### Data excerpt
[Start]

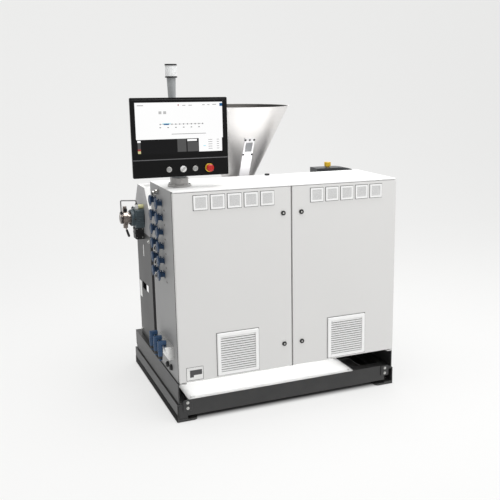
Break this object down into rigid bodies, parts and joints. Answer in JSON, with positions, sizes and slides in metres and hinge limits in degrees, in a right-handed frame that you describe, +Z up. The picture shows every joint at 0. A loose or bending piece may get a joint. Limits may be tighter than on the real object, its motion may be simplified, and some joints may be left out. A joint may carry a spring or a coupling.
{
  "type": "plastic extruder",
  "caption": "Compact plastic extruder with a two-door control cabinet, feed hopper, operator panel on a swivel and a die end, on a bolted base frame.",
  "frame": {"origin": "on the floor, midway between the four anchor holes", "axes": "+Z up, -Y towards the cabinet doors, -X towards the die end"},
  "size_m": [1.583, 1.203, 1.977],
  "materials": {
    "frame_black": "satin dark paint on rolled steel",
    "strip_rubber": "matt black rubber",
    "tray_steel": "bright stainless sheet",
    "cabinet_grey": "fine textured light grey powder coat",
    "roof_white": "fine textured pale powder coat",
    "zinc_steel": "zinc plated",
    "socket_blue": "moulded blue plastic",
    "gland_metal": "nickel plated and bare sheet",
    "pole_grey": "matt grey anodised",
    "lamp_clear": "clear lamp body with black rings",
    "column_grey": "satin dark grey paint",
    "guard_grey": "satin mid grey paint",
    "bare_steel": "machined steel",
    "block_blue_grey": "blue grey heater sheet",
    "sensor_yellow": "pale plastic cap",
    "terminal_black": "black moulded box",
    "housing_grey": "satin mid grey paint",
    "stainless": "brushed stainless sheet",
    "gearbox_dark": "dark grey enamel on cast iron",
    "breather_yellow": "yellow moulded cap",
    "filter_white": "white moulded plastic",
    "lock_black": "black die-cast lock",
    "panel_black": "black front frame",
    "screen_glass": "lit display",
    "button_grey": "grey push buttons",
    "stop_red": "red mushroom button"
  },
  "bodies": {
    "frame": {"base_rails": "frame_black", "base_beams": "frame_black", "foot_plates": "frame_black", "splice_plates": "frame_black", "frame_channels": "frame_black", "cross_members": "frame_black", "rubber_strips": "strip_rubber", "drip_tray": "tray_steel", "cabinet_side_walls": "cabinet_grey", "cabinet_back_wall": "cabinet_grey", "cabinet_floor": "cabinet_grey", "cabinet_post": "cabinet_grey", "cabinet_roof": "roof_white", "door_pivots": "zinc_steel", "wall_sockets": "socket_blue", "hanging_plugs": "socket_blue", "cable_glands": "gland_metal", "plug_box": "gland_metal", "panel_swivel_foot": "pole_grey", "signal_pole": "pole_grey", "signal_light": "lamp_clear", "end_column": "column_grey", "barrel_guard": "guard_grey", "barrel": "bare_steel", "outlet_flange": "bare_steel", "die_clamp": "bare_steel", "feed_section": "bare_steel", "die_block": "block_blue_grey", "melt_sensor": "sensor_yellow", "heater_terminal_box": "terminal_black", "cable_grommets": "terminal_black", "signal_light_rings": "terminal_black", "roof_plug": "terminal_black", "machine_housing": "housing_grey", "hopper": "stainless", "hopper_sight_strip": "stainless", "gearbox": "gearbox_dark", "gearbox_breather": "breather_yellow"},
    "left_door_leaf": {"left_door": "cabinet_grey", "left_fan_filter": "filter_white", "left_door_vents": "filter_white", "left_door_locks": "lock_black"},
    "right_door_leaf": {"right_door": "cabinet_grey", "right_fan_filter": "filter_white", "right_door_vents": "filter_white", "right_door_locks": "lock_black"},
    "operator_panel": {"panel_arm": "pole_grey", "panel_housing": "panel_black", "panel_screen": "screen_glass", "panel_buttons": "button_grey", "emergency_stop": "stop_red"}
  },
  "joints": [
    {"name": "left_door_hinge", "type": "hinge", "parent": "frame", "child": "left_door_leaf", "pos_m": [-0.673, -0.547, 0.77], "axis": [0, 0, -1], "range_deg": [0, 110]},
    {"name": "right_door_hinge", "type": "hinge", "parent": "frame", "child": "right_door_leaf", "pos_m": [0.673, -0.547, 0.77], "axis": [0, 0, 1], "range_deg": [0, 110]},
    {"name": "panel_swivel", "type": "hinge", "parent": "frame", "child": "operator_panel", "pos_m": [-0.585, -0.345, 1.37], "axis": [0, 0, 1], "range_deg": [-60, 60]}
  ]
}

[End]

### Exercise prompt
Every line of the material must be returned exactly as it appears.

### Correct response
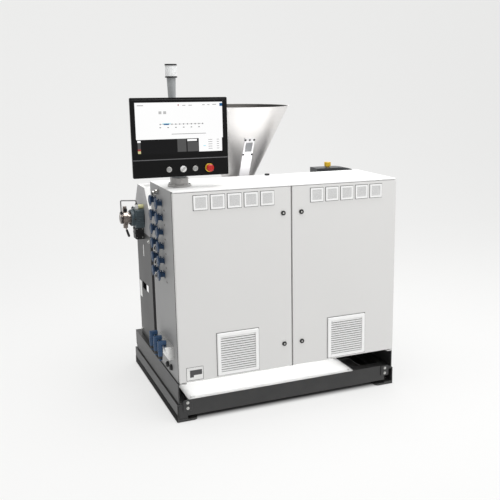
Break this object down into rigid bodies, parts and joints. Answer in JSON, with positions, sizes and slides in metres and hinge limits in degrees, in a right-handed frame that you describe, +Z up. The picture shows every joint at 0. A loose or bending piece may get a joint. Limits may be tighter than on the real object, its motion may be simplified, and some joints may be left out. A joint may carry a spring or a coupling.
{
  "type": "plastic extruder",
  "caption": "Compact plastic extruder with a two-door control cabinet, feed hopper, operator panel on a swivel and a die end, on a bolted base frame.",
  "frame": {"origin": "on the floor, midway between the four anchor holes", "axes": "+Z up, -Y towards the cabinet doors, -X towards the die end"},
  "size_m": [1.583, 1.203, 1.977],
  "materials": {
    "frame_black": "satin dark paint on rolled steel",
    "strip_rubber": "matt black rubber",
    "tray_steel": "bright stainless sheet",
    "cabinet_grey": "fine textured light grey powder coat",
    "roof_white": "fine textured pale powder coat",
    "zinc_steel": "zinc plated",
    "socket_blue": "moulded blue plastic",
    "gland_metal": "nickel plated and bare sheet",
    "pole_grey": "matt grey anodised",
    "lamp_clear": "clear lamp body with black rings",
    "column_grey": "satin dark grey paint",
    "guard_grey": "satin mid grey paint",
    "bare_steel": "machined steel",
    "block_blue_grey": "blue grey heater sheet",
    "sensor_yellow": "pale plastic cap",
    "terminal_black": "black moulded box",
    "housing_grey": "satin mid grey paint",
    "stainless": "brushed stainless sheet",
    "gearbox_dark": "dark grey enamel on cast iron",
    "breather_yellow": "yellow moulded cap",
    "filter_white": "white moulded plastic",
    "lock_black": "black die-cast lock",
    "panel_black": "black front frame",
    "screen_glass": "lit display",
    "button_grey": "grey push buttons",
    "stop_red": "red mushroom button"
  },
  "bodies": {
    "frame": {"base_rails": "frame_black", "base_beams": "frame_black", "foot_plates": "frame_black", "splice_plates": "frame_black", "frame_channels": "frame_black", "cross_members": "frame_black", "rubber_strips": "strip_rubber", "drip_tray": "tray_steel", "cabinet_side_walls": "cabinet_grey", "cabinet_back_wall": "cabinet_grey", "cabinet_floor": "cabinet_grey", "cabinet_post": "cabinet_grey", "cabinet_roof": "roof_white", "door_pivots": "zinc_steel", "wall_sockets": "socket_blue", "hanging_plugs": "socket_blue", "cable_glands": "gland_metal", "plug_box": "gland_metal", "panel_swivel_foot": "pole_grey", "signal_pole": "pole_grey", "signal_light": "lamp_clear", "end_column": "column_grey", "barrel_guard": "guard_grey", "barrel": "bare_steel", "outlet_flange": "bare_steel", "die_clamp": "bare_steel", "feed_section": "bare_steel", "die_block": "block_blue_grey", "melt_sensor": "sensor_yellow", "heater_terminal_box": "terminal_black", "cable_grommets": "terminal_black", "signal_light_rings": "terminal_black", "roof_plug": "terminal_black", "machine_housing": "housing_grey", "hopper": "stainless", "hopper_sight_strip": "stainless", "gearbox": "gearbox_dark", "gearbox_breather": "breather_yellow"},
    "left_door_leaf": {"left_door": "cabinet_grey", "left_fan_filter": "filter_white", "left_door_vents": "filter_white", "left_door_locks": "lock_black"},
    "right_door_leaf": {"right_door": "cabinet_grey", "right_fan_filter": "filter_white", "right_door_vents": "filter_white", "right_door_locks": "lock_black"},
    "operator_panel": {"panel_arm": "pole_grey", "panel_housing": "panel_black", "panel_screen": "screen_glass", "panel_buttons": "button_grey", "emergency_stop": "stop_red"}
  },
  "joints": [
    {"name": "left_door_hinge", "type": "hinge", "parent": "frame", "child": "left_door_leaf", "pos_m": [-0.673, -0.547, 0.77], "axis": [0, 0, -1], "range_deg": [0, 110]},
    {"name": "right_door_hinge", "type": "hinge", "parent": "frame", "child": "right_door_leaf", "pos_m": [0.673, -0.547, 0.77], "axis": [0, 0, 1], "range_deg": [0, 110]},
    {"name": "panel_swivel", "type": "hinge", "parent": "frame", "child": "operator_panel", "pos_m": [-0.585, -0.345, 1.37], "axis": [0, 0, 1], "range_deg": [-60, 60]}
  ]
}